Sunday, September 22, 2013

There Are Returned Ballots, and Then There Are "Returned" Ballots

Our Overland Park mail-ballot election--the biggest mail-ballot election in the county's history--is underway!

The process, utilizing Pitney Bowes in Kansas City and bypassing the Olathe Post Office to send the ballots, has been incredibly better than our experience the last time (2008) we had an Overland Park mail-ballot election.

I couldn't take photos at Pitney Bowes on Monday because of their own security, but here are some of the pallets awaiting shipment from Washington state, where we have them printed by ES&S.  Once arrived at Kansas City, they were sorted by zip code and prepared to be taken to the Kansas City Post Office Tuesday night, and voters began receiving their ballots Wednesday morning.

By law, the ballots couldn't begin being received by voters until Wednesday.

We have another large mail-ballot election, in Olathe, on the heels of this one, and beginning with that election, we'll have a tracking system in place so that we will know when ballots are at the Olathe Post Office, awaiting delivery to us.  That has been an issue, where we have been told by the Post Office that they had no ballots on a Tuesday morning, only to find that they actually had a few hundred but simply hadn't counted them yet.

Ballots were mailed Tuesday night, began being received Wednesday, and by Friday, we had 10,151 ballots returned.

However, of the those, 5,994 were returned by the voter as voted ballots.  4,157 were returned as undeliverable.

"Returned" ballots.  Green envelopes are
returned, voted ballots.  White envelopes
are returned as undeliverable.  Ballots
cannot be forwarded.
This means that of the 111,069 ballots issued, 3.7 percent represented voters who have moved just since March.

That's when we mailed postcards to each voter and began working those that came back undeliverable.  Those voters became "inactive," where they sit unless we get a good address and updated registration or until they haven't voted in both the 2014 or 2016 federal election.  At that point, if they are still inactive in December 2016, they can be removed.

Mail-ballot elections only send ballots to active voters in Kansas, so none of those returned were already in inactive status.

Using the 3.7 percent as a swag and recognizing that it's been only six month since the postcard, it's fair to think that at least 7 percent of voters move without updating their registration annually.  With 370,000 registered voters, beyond those we know are inactive, that's about another 26,000 who, theoretically, will have moved and not updated their registration in a 12-month period.

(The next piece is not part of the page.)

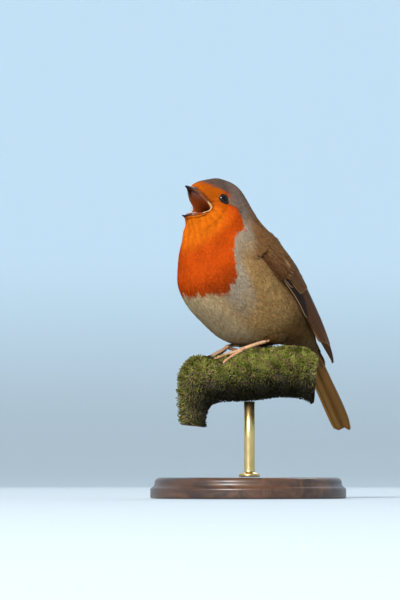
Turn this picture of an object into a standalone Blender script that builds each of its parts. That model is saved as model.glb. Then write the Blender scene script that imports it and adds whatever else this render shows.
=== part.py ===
"""A European robin singing, life size, on a cut branch held by a plain display stand.

Frame: metres, +Z up. The bird faces -Y and its left side is at +X. The origin is the centre
of the underside of the round base. Sizes below are millimetres; `place` turns them to metres.
Heights of the bird and the branch are measured from PERCH_LEVEL, the level of the feet.
"""

import math

import bpy
import bmesh
import numpy as np

MM = 0.001
PERCH_LEVEL = 62.0          # height of the feet's level above the floor
GAP = 0.3                   # clearance between neighbouring pieces

# --- Body: rings from the lips to the root of the tail ---------------------------------
# Each ring: top (y, z), underside (y, z), half width, bow towards the tail, bow sharpness
# and fullness: 1 is an ellipse, less is boxier.
BODY_RINGS = {
    "lips": (-31.4, 73.4, -35.0, 59.2, 6.0, 7.7, 6.0, 1.0),
    "lores": (-28.0, 75.6, -33.9, 56.4, 7.1, 6.5, 4.0, 0.92),
    "eyes": (-22.0, 77.0, -33.8, 52.6, 9.3, 5.5, 2.6, 0.82),
    "crown": (-16.5, 77.5, -34.0, 47.5, 10.4, 4.0, 2.0, 0.82),
    "hind_crown": (-8.2, 74.8, -34.6, 42.0, 13.2, 2.5, 2.0, 0.88),
    "nape": (-1.0, 66.0, -34.6, 36.0, 16.0, 1.2, 2.0, 0.94),
    "shoulders": (4.5, 59.5, -33.5, 28.5, 19.0, 0.0, 2.0, 1.0),
    "mantle": (13.0, 51.0, -28.6, 21.0, 21.4, 0.0, 2.0, 1.0),
    "loin": (19.5, 40.5, -20.0, 13.4, 21.1, 0.0, 2.0, 1.0),
    "rump": (25.5, 31.5, -10.5, 7.2, 19.3, 0.0, 2.0, 1.0),
    "belly": (29.6, 24.5, 1.5, 4.7, 16.2, 0.0, 2.0, 1.0),
    "vent": (31.2, 20.5, 18.0, 6.8, 10.8, 0.0, 2.0, 1.0),
    "tail_root": (31.8, 17.2, 26.4, 11.6, 5.6, 0.0, 2.0, 1.0),
}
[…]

This is especially complicated for a county like Johnson County, which sits on a state line.  Many of these voters likely will have moved to Missouri.  In fact, that also complicates the issue of the voters in suspense status who have registered but not yet provided proof of citizenship.  Some of those voters, nine months into the implementation of the law, have likely by now moved out of state and will remain in that suspense status indefinitely.

There has to be a better way of managing the voter rolls.  In fact, there are better ways.

That sentence was intended to say that there HAS to be a better way, meaning implementing the better way may be one way out of that continuing War on the Voter that we fight as polling places are eliminated, advance voting sites are difficult to find, and the mail service--without the crafty end run we just did for Overland Park--continues to be a worry.

Both the PEW Center for the States and the Kansas Secretary of State testified on this issue Friday to the Presidential Commission on Election Administration.

What was done after the Help America Vote Act, to create statewide voter registration systems, should be amped up, in my opinion.  I sat next to one of the co-chairs of the Commission during a meeting in early July and he had a keen interest in the solutions implemented by PEW and the state of Kansas.

PEW's solution is a comprehensive voter registration system that incorporates several databases.  Kansas has agreements with nearly half of the states in the country to compare voter registration lists and remove duplicates.

I'm hoping that because this issue seemed to be burning since at least early July with the Commission, some tangible change may result, perhaps in the year or two after the recommendations are made (by December).

One nationwide voter registration system may be too much to undertake politically, but it would go a long way to keeping us from putting an asterisk after the definition of "returned ballots."  It may also be a gateway to more innovative voting methods, such as allowing voters to call up and cast their unique ballots anywhere in a state or even anywhere in the country.

For now, we'll take the short-term win.  For Overland Park, thanks to sweat on the backs of many at ES&S, Pitney Bowes, the U.S. Post Office (our guy on the case in Kansas City), and our own employees at the Election Office, this election has started off very smoothly.